USAT: What is the biggest life lesson you have taken from your own competition?
DR: You’re going to lose. You’re going to lose at life, too. You’re also going to win, and you cannot become a victim of that moment. That has been the hardest lesson to learn. In my 20s, I suffered from living in the moments of the lows and highs. No one wanted to be around me in the low or high moments. I wasn’t a pleasant person to be around. But now I try to stay in between, which has been a valuable lesson I’ve learned through sports. Things change so often in life, and it’s certainly not fair.
USAT: Besides the knowledge of the subject you gained, have sports made you a better broadcast journalist?
DR: The advantage of being an athlete and now covering athletes is that you speak their language. When I talk to a player after a game, especially if they lost, I may not know exactly what that feels like in the playoffs or tournament, but I know what it feels like to lose and to win. The connection I have with athletes, they pick up on it in seconds. They know you’re a jock because of how you ask the questions, even the tone with which I ask the questions. They can understand because I give them that moment and space they need. Sports has helped me connect with athletes, but also understand storylines as well. Even sports I haven;t played, I can pick up on what’s important because of my involvement in sports. I also pick up on things that play into a successful team. I watch the bench, the coaches, all the interaction. All of those things play into being a part of a successful team. As a former athlete, there’s no way to better connect with an athlete than knowing what it takes. On top of that, the competitiveness in the job I do is very similar to sports. It’s very similar to everything I experienced as a kid. There are a lot of talented women’s sports journalists, everyone wants to be first and be on SportsCenter. If you have the difference in knowing how to achieve a goal, that works to your advantage.
I don’t know how people are successful that haven’t played sports. I give credit to them if they don’t have that background.
USAT: What advice would you give to girls who may want to take part in a particular sport but may not have access to it in their home town or local school?
DR: When I first moved to New Jersey, I played with boys for the first two years because there weren’t any girls programs yet. My age group, 83 birth year, from there or maybe 85 up grew up with just girls only, but I had a time period where I was playing with just boys. I would encourage girls who don’t have programs available to still try to be part of it.

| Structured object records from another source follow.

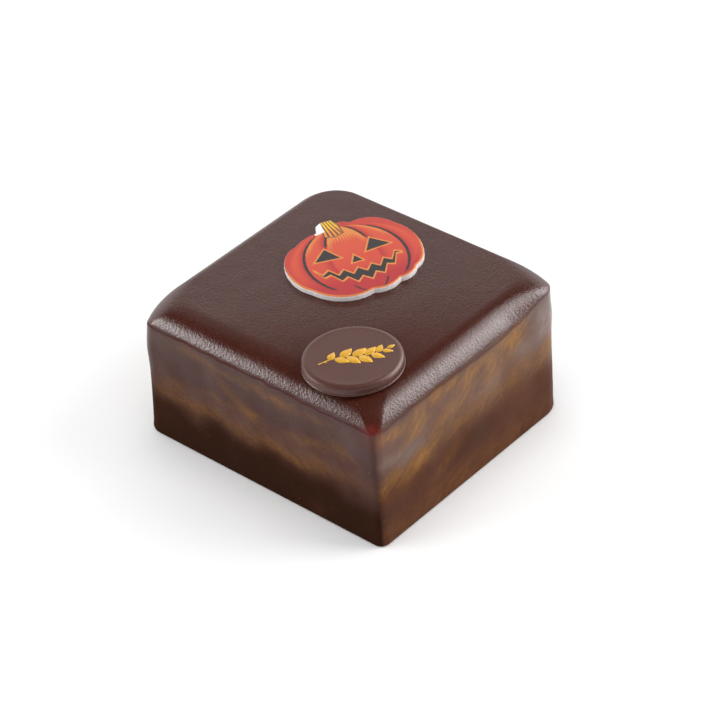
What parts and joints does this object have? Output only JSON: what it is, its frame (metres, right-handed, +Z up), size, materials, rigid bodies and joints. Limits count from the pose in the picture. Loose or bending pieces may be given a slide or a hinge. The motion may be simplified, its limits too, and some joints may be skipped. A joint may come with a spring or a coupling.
{
  "type": "opera cake",
  "caption": "Small whole opera cake under dark chocolate glaze, near square with a rounded top edge, with a pumpkin-shaped sugar plaque and a round chocolate disc lying on its flat top.",
  "frame": {"origin": "middle of the cake's base, on the surface it stands on", "axes": "+Z up; +X and -Y are the two side walls that show in the picture, and +X runs along the longer side"},
  "size_m": [0.1125, 0.0993, 0.0587],
  "materials": {
    "glaze": "dark chocolate glaze, satin gloss with fine orange-peel bumps",
    "printed_sugar": "white sugar sheet with an orange-red printed top",
    "dark_chocolate": "moulded dark chocolate, satin"
  },
  "bodies": {
    "root": {"glazed_cake": "glaze", "pumpkin_plaque": "printed_sugar", "chocolate_disc": "dark_chocolate"}
  },
  "joints": []
}
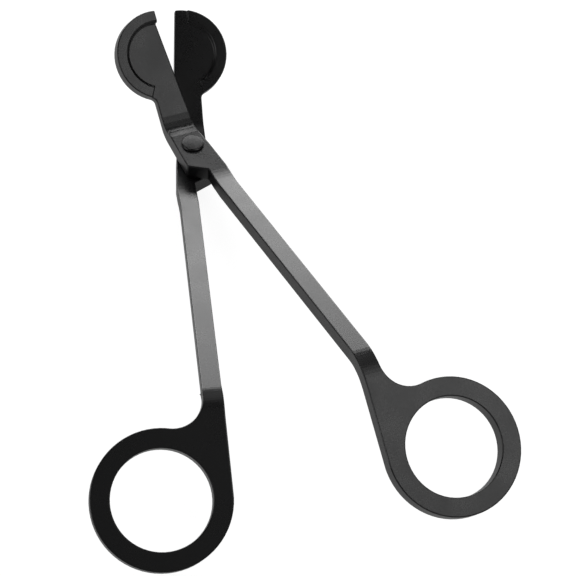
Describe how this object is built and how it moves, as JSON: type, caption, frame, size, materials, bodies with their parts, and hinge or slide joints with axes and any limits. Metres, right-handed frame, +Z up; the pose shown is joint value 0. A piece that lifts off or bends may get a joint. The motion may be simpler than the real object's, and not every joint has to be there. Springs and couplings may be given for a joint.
{
  "type": "wick trimmer",
  "caption": "Scissor-style candle wick trimmer: two bent levers on a rivet, half-round blades with a raised catch rim, and round finger rings.",
  "frame": {"origin": "centre of the footprint at table height, with the tool part open and lying on its rivet tail and on the end of the lower ring", "axes": "+Z up from the table, +Y along the tool from the finger rings to the cutting head, +X to the upper lever's finger ring"},
  "size_m": [0.1222, 0.19, 0.0318],
  "materials": {
    "coated_steel": "satin black coating",
    "rivet_steel": "satin black coating"
  },
  "bodies": {
    "lower_half": {"lower_lever": "coated_steel", "pivot_rivet": "rivet_steel", "tail_washer": "rivet_steel"},
    "upper_half": {"upper_lever": "coated_steel"}
  },
  "joints": [
    {"name": "lever_hinge", "type": "hinge", "parent": "lower_half", "child": "upper_half", "pos_m": [0, 0.0511, 0.0062], "axis": [0, 0.0941, 0.9956], "range_deg": [-15, 30]}
  ]
}
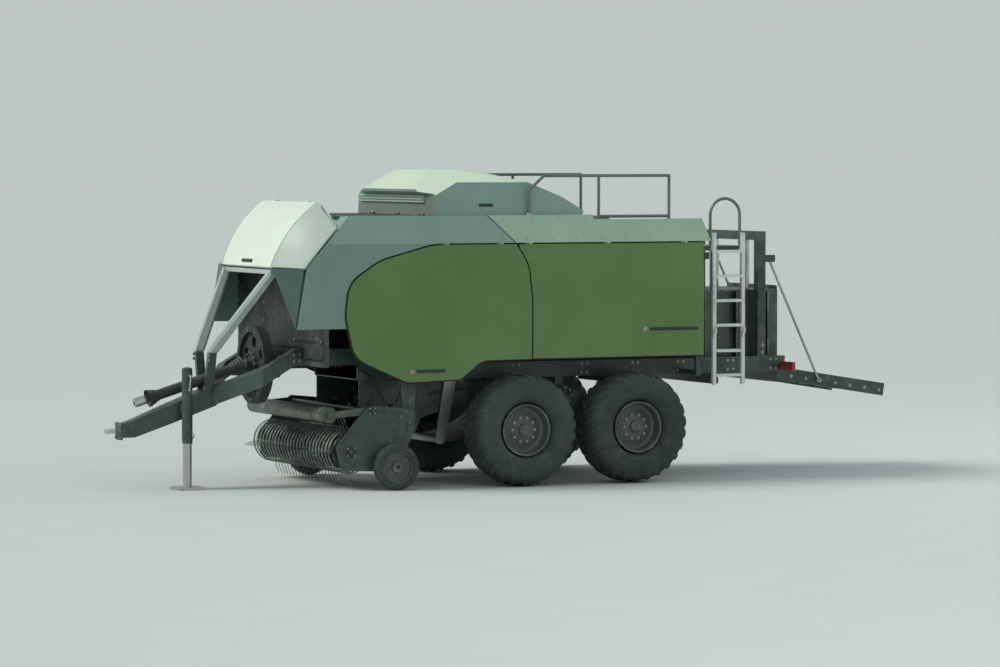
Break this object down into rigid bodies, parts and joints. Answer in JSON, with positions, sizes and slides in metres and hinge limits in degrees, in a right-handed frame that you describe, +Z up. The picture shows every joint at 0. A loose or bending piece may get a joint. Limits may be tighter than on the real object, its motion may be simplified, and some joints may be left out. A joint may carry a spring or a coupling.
{
  "type": "large square baler",
  "caption": "Towed large square baler on tandem wheels: open nose arms, crowned side doors, raised knotter cowl with railings, tined pickup, flywheel drive, side ladder and folding bale chute.",
  "frame": {"origin": "on the ground under the middle of the machine's bounding box", "axes": "+X the way it is towed, +Y its left side, +Z up"},
  "size_m": [9.3, 2.95, 3.4688],
  "materials": {
    "frame_grey": "satin",
    "body_white": "gloss",
    "white_metal": "gloss",
    "body_light_grey": "gloss",
    "body_green": "gloss",
    "plate_steel": "satin",
    "bright_steel": "satin",
    "galvanised": "satin",
    "black_plastic": "matte",
    "tyre_rubber": "matte",
    "twine": "matte",
    "lamp_red": "gloss"
  },
  "bodies": {
    "chassis": {"main_frame": "frame_grey", "drawbar": "frame_grey", "jack_sleeve": "frame_grey", "front_bulkhead": "frame_grey", "gearbox": "frame_grey", "body_frame": "frame_grey", "roof_deck": "frame_grey", "axle_beam": "frame_grey", "rockers": "frame_grey", "density_frame": "frame_grey", "feed_housing": "frame_grey", "platform": "frame_grey", "corner_panels": "body_white", "nose_arms": "white_metal", "hood_bow": "white_metal", "ladder": "white_metal", "side_panels": "body_light_grey", "nose_cheeks": "body_light_grey", "front_shoulders": "body_light_grey", "rear_shoulders": "body_light_grey", "chamber_floor": "plate_steel", "chamber_sides": "plate_steel", "chamber_roof": "plate_steel", "twine_racks": "plate_steel", "tow_eye": "bright_steel", "knotters": "bright_steel", "density_rams": "bright_steel", "railings": "galvanised", "drive_guard": "black_plastic", "twine_balls": "twine", "tail_lamps": "lamp_red"},
    "jack": {"jack_leg": "bright_steel"},
    "hood": {"front_hood": "body_white"},
    "cowl": {"knotter_cowl": "body_white", "cowl_grille": "black_plastic"},
    "pickup": {"pickup_frame": "frame_grey", "pickup_bands": "plate_steel"},
    "reel": {"pickup_reel": "plate_steel"},
    "flywheel": {"flywheel": "frame_grey"},
    "drive_shaft": {"drive_shaft": "bright_steel"},
    "door_front_left": {"door_front_left": "body_green"},
    "door_front_right": {"door_front_right": "body_green"},
    "door_rear_left": {"door_rear_left": "body_green"},
    "door_rear_right": {"door_rear_right": "body_green"},
    "ladder_foot": {"ladder_foot": "white_metal"},
    "plunger": {"plunger": "frame_grey"},
    "needles": {"needles": "bright_steel"},
    "feed_rotor": {"feed_rotor": "plate_steel"},
    "wind_guard": {"wind_guard": "plate_steel"},
    "press_roller": {"press_roller": "plate_steel"},
    "gauge_left": {"gauge_left": "tyre_rubber"},
    "gauge_right": {"gauge_right": "tyre_rubber"},
    "wheel_front_left": {"wheel_front_left": "tyre_rubber"},
    "wheel_front_right": {"wheel_front_right": "tyre_rubber"},
    "wheel_rear_left": {"wheel_rear_left": "tyre_rubber"},
    "wheel_rear_right": {"wheel_rear_right": "tyre_rubber"},
    "chute": {"chute": "frame_grey"},
    "chute_struts": {"chute_struts": "galvanised"}
  },
  "joints": [
    {"name": "jack_slide", "type": "slide", "parent": "chassis", "child": "jack", "axis": [0, 0, 1], "range_m": [0, 0.45]},
    {"name": "flywheel_spin", "type": "hinge", "parent": "chassis", "child": "flywheel", "pos_m": [2.9, 0, 1.33], "axis": [1, 0, 0], "continuous": true},
    {"name": "drive_shaft_spin", "type": "hinge", "parent": "chassis", "child": "drive_shaft", "pos_m": [3.03, 0, 1.33], "axis": [0.9563, 0, -0.2924], "continuous": true},
    {"name": "hood_lift", "type": "hinge", "parent": "chassis", "child": "hood", "pos_m": [2.455, 0, 3.12], "axis": [0, -1, 0], "range_deg": [0, 60]},
    {"name": "cowl_lift", "type": "hinge", "parent": "chassis", "child": "cowl", "pos_m": [1.23, 0, 2.985], "axis": [0, 1, 0], "range_deg": [0, 55]},
    {"name": "door_front_left_lift", "type": "hinge", "parent": "chassis", "child": "door_front_left", "pos_m": [0.93, 1.3, 2.662], "axis": [1, 0, 0], "range_deg": [0, 90]},
    {"name": "door_front_right_lift", "type": "hinge", "parent": "chassis", "child": "door_front_right", "pos_m": [0.93, -1.3, 2.662], "axis": [-1, 0, 0], "range_deg": [0, 90]},
    {"name": "door_rear_left_lift", "type": "hinge", "parent": "chassis", "child": "door_rear_left", "pos_m": [-0.7, 1.3, 2.662], "axis": [1, 0, 0], "range_deg": [0, 90]},
    {"name": "door_rear_right_lift", "type": "hinge", "parent": "chassis", "child": "door_rear_right", "pos_m": [-0.7, -1.3, 2.662], "axis": [-1, 0, 0], "range_deg": [0, 90]},
    {"name": "ladder_fold", "type": "hinge", "parent": "chassis", "child": "ladder_foot", "pos_m": [-2.27, 1.332, 1.645], "axis": [1, 0, 0], "range_deg": [0, 170]},
    {"name": "plunger_stroke", "type": "slide", "parent": "chassis", "child": "plunger", "axis": [-1, 0, 0], "range_m": [0, 0.7]},
    {"name": "needle_lift", "type": "hinge", "parent": "chassis", "child": "needles", "pos_m": [0.8, 0, 1.48], "axis": [0, 1, 0], "range_deg": [0, 73]},
    {"name": "rotor_spin", "type": "hinge", "parent": "chassis", "child": "feed_rotor", "pos_m": [1.56, 0, 0.8], "axis": [0, 1, 0], "continuous": true},
    {"name": "pickup_lift", "type": "hinge", "parent": "chassis", "child": "pickup", "pos_m": [1.56, 0, 0.8], "axis": [0, -1, 0], "range_deg": [0, 18]},
    {"name": "reel_spin", "type": "hinge", "parent": "pickup", "child": "reel", "pos_m": [2.25, 0, 0.42], "axis": [0, 1, 0], "continuous": true},
    {"name": "wind_guard_lift", "type": "hinge", "parent": "pickup", "child": "wind_guard", "pos_m": [2, 0, 0.86], "axis": [0, -1, 0], "range_deg": [0, 8]},
    {"name": "press_roller_spin", "type": "hinge", "parent": "wind_guard", "child": "press_roller", "pos_m": [2.482, 0, 0.823], "axis": [0, 1, 0], "continuous": true},
    {"name": "gauge_left_spin", "type": "hinge", "parent": "pickup", "child": "gauge_left", "pos_m": [1.76, 1.261, 0.252], "axis": [0, 1, 0], "continuous": true},
    {"name": "gauge_right_spin", "type": "hinge", "parent": "pickup", "child": "gauge_right", "pos_m": [1.76, -1.261, 0.252], "axis": [0, 1, 0], "continuous": true},
    {"name": "wheel_front_left_spin", "type": "hinge", "parent": "chassis", "child": "wheel_front_left", "pos_m": [0.27, 1.225, 0.62], "axis": [0, 1, 0], "continuous": true},
    {"name": "wheel_front_right_spin", "type": "hinge", "parent": "chassis", "child": "wheel_front_right", "pos_m": [0.27, -1.225, 0.62], "axis": [0, 1, 0], "continuous": true},
    {"name": "wheel_rear_left_spin", "type": "hinge", "parent": "chassis", "child": "wheel_rear_left", "pos_m": [-1.09, 1.225, 0.62], "axis": [0, 1, 0], "continuous": true},
    {"name": "wheel_rear_right_spin", "type": "hinge", "parent": "chassis", "child": "wheel_rear_right", "pos_m": [-1.09, -1.225, 0.62], "axis": [0, 1, 0], "continuous": true},
    {"name": "chute_fold", "type": "hinge", "parent": "chassis", "child": "chute", "pos_m": [-3.35, 0, 1.11], "axis": [0, 1, 0], "range_deg": [0, 98]},
    {"name": "chute_strut_swing", "type": "hinge", "parent": "chassis", "child": "chute_struts", "pos_m": [-3.12, 0, 2.45], "axis": [0, 1, 0], "range_deg": [-10, 0]}
  ],
  "couplings": [
    {"joint": "drive_shaft_spin", "follows": "flywheel_spin", "ratio": 1},
    {"joint": "chute_strut_swing", "follows": "chute_fold", "ratio": -0.1}
  ]
}
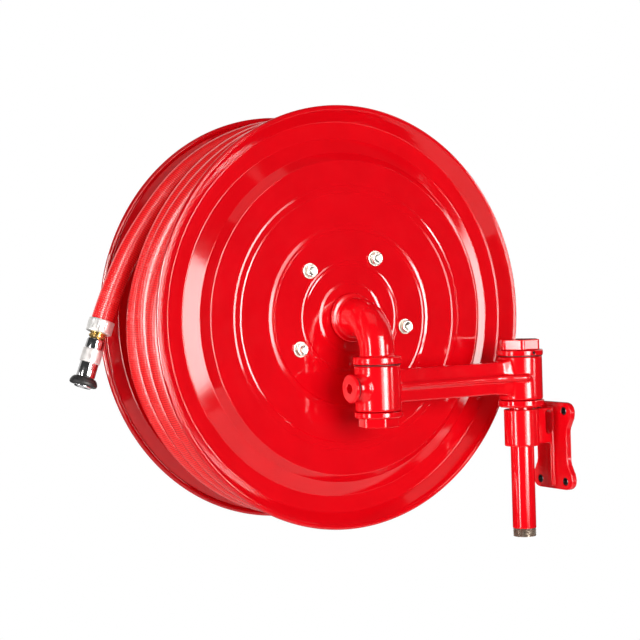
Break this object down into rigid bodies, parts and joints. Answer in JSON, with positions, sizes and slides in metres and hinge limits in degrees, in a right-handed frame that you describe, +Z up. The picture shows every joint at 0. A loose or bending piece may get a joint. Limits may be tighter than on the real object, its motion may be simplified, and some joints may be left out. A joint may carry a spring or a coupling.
{
  "type": "fire hose reel",
  "caption": "Wall-mounted fire hose reel on a two-pivot swing arm: pressed red discs, wound red hose, hub elbow, bottom inlet pipe and an adjustable nozzle.",
  "frame": {"origin": "centre of the wall plate's back face, where the bracket meets the wall", "axes": "+X into the wall, +Z up, +Y from the front disc to the rear disc"},
  "size_m": [0.6642, 0.3071, 0.618],
  "materials": {
    "red_enamel": "glossy signal red enamel over cast iron and pressed steel",
    "hose_cover": "red hose cover with fine cross ribs",
    "zinc_plate": "bright zinc plate",
    "chrome_plate": "polished chrome plate",
    "aluminium": "turned aluminium",
    "brass": "turned brass",
    "bronze": "plain bearing bronze",
    "plain_steel": "turned steel, lightly oiled",
    "black_rubber": "black moulded rubber",
    "nylon": "natural nylon"
  },
  "bodies": {
    "bracket": {"wall_bracket": "red_enamel", "inlet_pipe": "red_enamel", "pivot_spindle": "red_enamel", "pivot_collar": "red_enamel", "pivot_grub_screw": "plain_steel", "pivot_cap": "red_enamel", "pivot_seal_upper": "black_rubber", "pivot_seal_lower": "black_rubber", "pivot_thrust_washer": "nylon"},
    "arm": {"swing_arm": "red_enamel", "arm_plug": "red_enamel", "arm_plug_washer": "black_rubber"},
    "elbow": {"hub_elbow": "red_enamel", "swivel_thrust_washer": "nylon", "swivel_collar": "red_enamel", "swivel_nut": "red_enamel", "swivel_seal_upper": "black_rubber", "swivel_seal_lower": "black_rubber", "hub_spindle": "plain_steel", "hub_seal_front": "black_rubber", "hub_seal_rear": "black_rubber", "spindle_washer": "plain_steel", "spindle_circlip": "plain_steel"},
    "drum": {"front_disc": "red_enamel", "rear_disc": "red_enamel", "drum_core": "red_enamel", "hub_housing": "red_enamel", "hub_bush_front": "bronze", "hub_bush_rear": "bronze", "hub_end_cap": "red_enamel", "hose_outlet": "brass", "hose_clamp": "zinc_plate", "front_bolt_1": "zinc_plate", "front_bolt_2": "zinc_plate", "front_bolt_3": "zinc_plate", "front_bolt_4": "zinc_plate", "front_bolt_5": "zinc_plate", "front_washer_1": "zinc_plate", "front_washer_2": "zinc_plate", "front_washer_3": "zinc_plate", "front_washer_4": "zinc_plate", "front_washer_5": "zinc_plate", "rear_bolt_1": "zinc_plate", "rear_bolt_2": "zinc_plate", "rear_bolt_3": "zinc_plate", "rear_bolt_4": "zinc_plate", "rear_bolt_5": "zinc_plate", "rear_washer_1": "zinc_plate", "rear_washer_2": "zinc_plate", "rear_washer_3": "zinc_plate", "rear_washer_4": "zinc_plate", "rear_washer_5": "zinc_plate", "hose_winding": "hose_cover", "hose_tail": "hose_cover", "hose_ferrule": "aluminium", "nozzle_body": "brass"},
    "nozzle": {"nozzle_seal": "black_rubber", "nozzle_sleeve": "chrome_plate", "nozzle_bumper": "black_rubber", "nozzle_tip": "chrome_plate"}
  },
  "joints": [
    {"name": "arm_swing", "type": "hinge", "parent": "bracket", "child": "arm", "pos_m": [-0.063, 0, 0.197], "axis": [0, 0, 1], "range_deg": [0, 90]},
    {"name": "reel_swing", "type": "hinge", "parent": "arm", "child": "elbow", "pos_m": [-0.308, 0, 0.197], "axis": [0, 0, 1], "range_deg": [0, 160]},
    {"name": "drum_spin", "type": "hinge", "parent": "elbow", "child": "drum", "pos_m": [-0.308, 0.0696, 0.197], "axis": [0, 1, 0], "continuous": true},
    {"name": "nozzle_twist", "type": "hinge", "parent": "drum", "child": "nozzle", "pos_m": [-0.615, 0.2144, 0.2044], "axis": [-0.344, 0, -0.939], "range_deg": [0, 180]}
  ]
}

Even if that means just attending practices and games. The more interest they show, the more it will force change and force schools to have to bring them on. I never wanted to play football, but I’m seeing it more and more now, with more and more girls playing football. I think we’ll start to see all girls team. The more girls are allowed to do these things, what are you going to do to a girl who wants to play football? You can’t say no?
USAT: What else do you think is important for girls today to know about sports?
DR: Here’s the best hidden secret that my parents figured out early. Keeping me busy put me on a schedule which kept me out of trouble, kept me away from boys and forced me to have a small window to do my school work so I couldn’t procrastinate. IF I knew I had practice from 3-5 and then club practice from 7-9, I’d only have 6-6:45 to do my school work after dinner. That made me a very good student because I had to learn how to balance. I used to coach youth soccer, and one of the biggest problems I would run into were moms who were reluctant to push their daughters because they weren’t good athletes, and they were worried it wouldn’t just affect their daughters athletically but socially, because the successful athletes tend to bond together. I dealt with that a lot when I was coaching and I had to fight against it because I wanted to make sure they had to bond together as a larger group, so I would partner the midfielder who was really talented with the left back who was struggling a bit more. For moms, they need to put their fears aside and let their girls go out there and develop themselves. Another thing I always tell juniors and seniors in high school, whether they play a sport or not, do not be ashamed to pick a college that has a great basketball or football program. I went to a school that didn’t have a football program, but I’m really jealous of my girlfriends who went to big power programs, and they’re proud of that and that’s helped them in their career.
For little girls, even teenage girls, the best thing to do both mentally and emotionally and going through so many changes, is going out and participating because it will give you the skill set to be successful in life. My mom will tell you it was the most exhausting 18 years of life driving me around everywhere and changing in the backseat. My parents never made me do anything. They were very disciplined, but all they really taught me was that you never quit. I was not allowed to quit.
I think the other important thing that sports provides is that the mentors in my life are my former coaches. I wouldn’t be where I am in life without the people my family surrounded me with. Those coaches who shaped me are still part of my life. I feel like I’ve been able to attack this business and career with all the oomph I’ve given it because if I fail, I have this amazing safety net of people who will be able to catch me. Just knowing they’re there, all these people have done so much more to keep on working hard because I have all these great people to help me out.